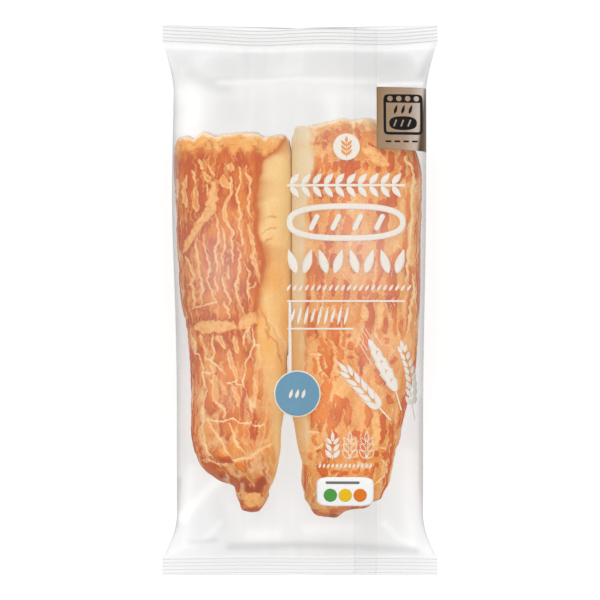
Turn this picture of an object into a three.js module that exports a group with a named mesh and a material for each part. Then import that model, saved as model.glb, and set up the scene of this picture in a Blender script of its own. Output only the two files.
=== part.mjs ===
// A clear flow-wrapped pouch round two half baguettes of tiger bread that lie side by side.
// The pouch lies on its back with its front up. Its film rests on both crowns, dips between them,
// wraps down their outer sides and runs out at each end to a flat crimped seal.
// Millimetres, +Z up. +Y points to the end seal that is the upper one on a shelf, and +X to the right.
// The origin is on the resting plane, under the middle of the pouch.
import * as THREE from "three";

// Driving dimensions of the pouch
const packLength = 314;
const sealWidth = 157;
const sealDepth = 10;
const sealThickness = 0.8;
const sealHeight = 14;
const bodyWidthUpper = 143.6;
const bodyWidthLower = 140.2;
const packHeight = 46;
const widestHeight = 19;

// The crimp: ribs across the seal, each a shallow fold of both layers
const ribCount = 5;
const ribHeight = 0.35;

// The two loaves under the film: where their crowns, their gap and their ends lie
const gapX = -4.6;
const gapDip = 5;
const gapReach = 10;
const crownTilt = 0.03;
const tailThinning = 0.1;
const leftSlopeTop = 62;
const rightSlopeTop = 54;
const leftSlopeBottom = 62;
const rightSlopeBottom = 50;
const underSlopeTop = 58;
const underSlopeBottom = 52;
const slopeRounding = 1.6;

// How the outline flares from the body to the corners of each seal
const flareTop = { reach: 28.5, power: 1.5 };
const flareBottom = { reach: 25.6, power: 1.9 };
const leftBulge = { depth: 1.1, y: 57, reach: 48 };

// How square the cross-section is: a lens beside the seals, a rounded box over the loaves
const lensPower = 1.5;
const boxPower = 4;
const boxReach = 45;
const flatSpare = 1.2;

// The seals' gentle waves, up and down and in plan
const waveHeight = 1.2;
const waveLength = 105;
const waveReach = 16;
const edgeDipTop = 2.6;
const edgeDipBottom = 0.5;

// Mesh steps
const stepsRound = 64;
const stepsBody = 42;
const stepsPerRib = 2;

const half = packLength / 2;
const innerTop = half - sealDepth;
const innerBottom = -half + sealDepth;

const clamp01 = (t) => Math.min(Math.max(t, 0), 1);
const smooth = (t) => clamp01(t) ** 2 * (3 - 2 * clamp01(t));
const mix = (a, b, t) => a + (b - a) * t;

// From 0 at a seal to 1 where the film has reached the loaves: a straight slope, rounded at its upper end.
const rise = (distance, reach) => 1 - (1 - clamp01(distance / reach)) ** slopeRounding;

// From 1 in a seal to 0 well inside the body.
const nearSeal = (distance) => Math.exp(-Math.max(distance, 0) / waveReach);

// Half the pouch's width at y, on the side that x points to.
function halfWidth(y, side) {
  const body = mix(bodyWidthUpper, bodyWidthLower, smooth(0.5 - y / 130)) / 2;
  const bulge = side < 0 ? leftBulge.depth * Math.exp(-(((y - leftBulge.y) / leftBulge.reach) ** 2)) : 0;
  const top = (1 - clamp01((innerTop - y) / flareTop.reach)) ** flareTop.power;
  const bottom = (1 - clamp01((y - innerBottom) / flareBottom.reach)) ** flareBottom.power;
  return mix(body + bulge, sealWidth / 2, Math.max(top, bottom));
}

// The height of the film's upper side along the crowns, at x and y.
function crownHeight(x, y) {
  const right = smooth(0.5 + (x - gapX) / 60);
  const top = rise(innerTop - y, mix(leftSlopeTop, rightSlopeTop, right));
  const bottom = rise(y - innerBottom, mix(leftSlopeBottom, rightSlopeBottom, right));
  const dip = gapDip * Math.exp(-0.5 * ((x - gapX) / gapReach) ** 2);
  const full = packHeight + crownTilt * x - dip;
  const thinned = full * (1 - tailThinning * smooth(-y / half));
  return sealHeight + (thinned - sealHeight) * top * bottom;
}

// The height of the film's underside along the middle, at y: on the table, and up to each seal.
function underHeight(y) {
  const top = rise(innerTop - y, underSlopeTop);
  const bottom = rise(y - innerBottom, underSlopeBottom);
  return sealHeight * (1 - top * bottom);
}

// The crimp's fold at y, in the seals alone: one wave for each rib.
function crimp(distance) {
  if (distance >= 0) return 0;
  return ribHeight * Math.sin((-distance / sealDepth) * ribCount * 2 * Math.PI);
}

// How far a seal's edge is drawn in towards the body, by its place u across, from -1 to 1.
function edgeDip(u, y) {
  const depth = y > 0 ? edgeDipTop : -edgeDipBottom;
  const arch = 1 - Math.abs(u) ** 3;
  const ripple = 0.25 * Math.cos(2 * Math.PI * (u + 0.3));
  return depth * arch * (0.8 + ripple);
}

// One point of the pouch's skin. u runs across from -1 to 1, and upper tells the front film from the back.
function skinPoint(rowY, u, upper) {
  const distance = Math.min(innerTop - rowY, rowY - innerBottom);
  const x = u * halfWidth(rowY, u);
  const power = distance < 0 ? 2 * boxPower : mix(lensPower, boxPower, smooth(distance / boxReach));
  const bulge = (1 - Math.abs(u) ** power) ** (1 / power);
  const side = mix(sealHeight, widestHeight, smooth(distance / boxReach));
  const spare = sealThickness / 2;
  const near = nearSeal(distance);
  const wave = waveHeight * near * Math.sin((2 * Math.PI * (x + 20)) / waveLength);
  let z;
  if (upper) {
    z = side + (crownHeight(x, rowY) + spare - side) * bulge;
  } else {
    const lower = side - underHeight(rowY) + mix(spare, flatSpare, smooth(distance / boxReach));
    z = Math.max(side - lower * bulge, 0);
  }
  const y = rowY - edgeDip(u, rowY) * near;
  return new THREE.Vector3(x, y, Math.max(z + wave + crimp(distance), 0));
}

// The rows along the pouch: fine over each crimp, closer near the seals than in the middle.
function rowPlaces() {
  const rows = [];
  const sealSteps = ribCount * stepsPerRib * 2;
  for (let i = 0; i < sealSteps; i++) rows.push(mix(-half, innerBottom, i / sealSteps));
  for (let i = 0; i <= stepsBody; i++) {
    const t = i / stepsBody;
    rows.push(innerTop * mix(2 * t - 1, -Math.cos(Math.PI * t), 0.5));
  }
  for (let i = 1; i <= sealSteps; i++) rows.push(mix(innerTop, half, i / sealSteps));
  return rows;
}

// The skin as one closed solid: rings along the pouch, and a thin end face on each seal's cut edge.
function pouchGeometry() {
  const rows = rowPlaces();
  const positions = [];
  for (const y of rows) {
    for (let j = 0; j < stepsRound; j++) {
      const angle = (2 * Math.PI * j) / stepsRound;
      const p = skinPoint(y, Math.cos(angle), Math.sin(angle) >= 0);
      positions.push(p.x, p.y, p.z);
    }
  }
  const index = [];
  const at = (row, j) => row * stepsRound + (j % stepsRound);
  for (let row = 0; row + 1 < rows.length; row++) {
    for (let j = 0; j < stepsRound; j++) {
      index.push(at(row, j), at(row + 1, j + 1), at(row, j + 1));
      index.push(at(row, j), at(row + 1, j), at(row + 1, j + 1));
    }
  }
  const last = rows.length - 1;
  for (let j = 0; j < stepsRound / 2; j++) {
    const k = stepsRound - j;
    const ends = [at(0, j), at(0, j + 1), at(0, k - 1), at(0, k)];
    const far = ends.map((i) => i + last * stepsRound);
    const corners = j === 0 ? [[0, 1, 2]] : j === stepsRound / 2 - 1 ? [[0, 1, 3]] : [[0, 1, 2], [0, 2, 3]];
    for (const [a, b, c] of corners) {
      index.push(ends[a], ends[b], ends[c]);
      index.push(far[a], far[c], far[b]);
    }
  }
  const geometry = new THREE.BufferGeometry();
  geometry.setAttribute("position", new THREE.Float32BufferAttribute(positions, 3));
  geometry.setIndex(index);
  geometry.computeVertexNormals();
  return geometry;
}

const breadUnderFilm = new THREE.MeshStandardMaterial({ color: 0xe0a05f, roughness: 0.35, metalness: 0 });

const pack = new THREE.Group();
const pouch = new THREE.Mesh(pouchGeometry(), breadUnderFilm);
pouch.name = "pouch";
pack.add(pouch);

export default pack;
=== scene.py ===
"""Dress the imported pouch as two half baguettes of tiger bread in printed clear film.

The frame holds one solid, the pouch as it lies on its back with its front up. Here that solid gives
way to what it stands for: a wrap of clear film, the two loaves inside it and the print on its front.

Sizes are in millimetres and meshes are written in metres, in the frame's own axes: +Z points out of
the printed front, +Y to the upper seal and +X to the right.
"""

import logging
import math
from dataclasses import dataclass, field
from enum import Enum
from typing import Optional, Union

import bpy
import numpy as np
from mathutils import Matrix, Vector


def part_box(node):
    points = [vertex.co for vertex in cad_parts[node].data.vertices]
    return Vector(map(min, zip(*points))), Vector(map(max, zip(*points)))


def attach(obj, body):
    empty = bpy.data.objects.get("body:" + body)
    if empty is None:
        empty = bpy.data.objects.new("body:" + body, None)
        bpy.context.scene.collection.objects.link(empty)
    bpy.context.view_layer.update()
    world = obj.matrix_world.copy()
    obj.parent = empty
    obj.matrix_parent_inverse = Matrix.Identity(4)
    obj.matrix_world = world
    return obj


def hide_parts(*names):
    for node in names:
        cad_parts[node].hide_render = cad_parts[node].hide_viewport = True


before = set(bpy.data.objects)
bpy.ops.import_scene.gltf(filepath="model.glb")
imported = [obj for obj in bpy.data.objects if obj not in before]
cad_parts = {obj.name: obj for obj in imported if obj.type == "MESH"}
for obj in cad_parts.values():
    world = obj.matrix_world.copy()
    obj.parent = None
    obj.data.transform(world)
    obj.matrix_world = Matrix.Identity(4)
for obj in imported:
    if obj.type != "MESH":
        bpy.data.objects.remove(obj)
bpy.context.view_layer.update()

Array = np.ndarray
Pair = tuple[float, float]
Path = tuple[Pair, ...]
Colour = tuple[float, float, float, float]
Socket = bpy.types.NodeSocket
Value = Union[Socket, Colour, float]
LOG = logging.getLogger("bread_pouch")
METRES = 0.001
WHITE = (1.0, 1.0, 1.0, 1.0)


def smooth(t: Array) -> Array:
    """Ease from 0 to 1: t squared times (3 - 2t), with t held between 0 and 1."""
    t = np.clip(t, 0.0, 1.0)
    return t * t * (3.0 - 2.0 * t)


def mix(a: Array, b: Array, t: Array) -> Array:
    """Return a where t is 0 and b where t is 1, in a straight line between."""
    return a + (b - a) * t


def bell(t: Array) -> Array:
    """Return 1 where t is 0, falling off as a bell: e to the power of minus t squared."""
    return np.exp(-(t**2))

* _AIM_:
Write out, from the lines above, only those from the line with "const pack = new THREE.Group();" to the line with "import numpy as np", exactly as given, including the first and the last.

* _TASK RESULT_:
const pack = new THREE.Group();
const pouch = new THREE.Mesh(pouchGeometry(), breadUnderFilm);
pouch.name = "pouch";
pack.add(pouch);

export default pack;
=== scene.py ===
"""Dress the imported pouch as two half baguettes of tiger bread in printed clear film.

The frame holds one solid, the pouch as it lies on its back with its front up. Here that solid gives
way to what it stands for: a wrap of clear film, the two loaves inside it and the print on its front.

Sizes are in millimetres and meshes are written in metres, in the frame's own axes: +Z points out of
the printed front, +Y to the upper seal and +X to the right.
"""

import logging
import math
from dataclasses import dataclass, field
from enum import Enum
from typing import Optional, Union

import bpy
import numpy as np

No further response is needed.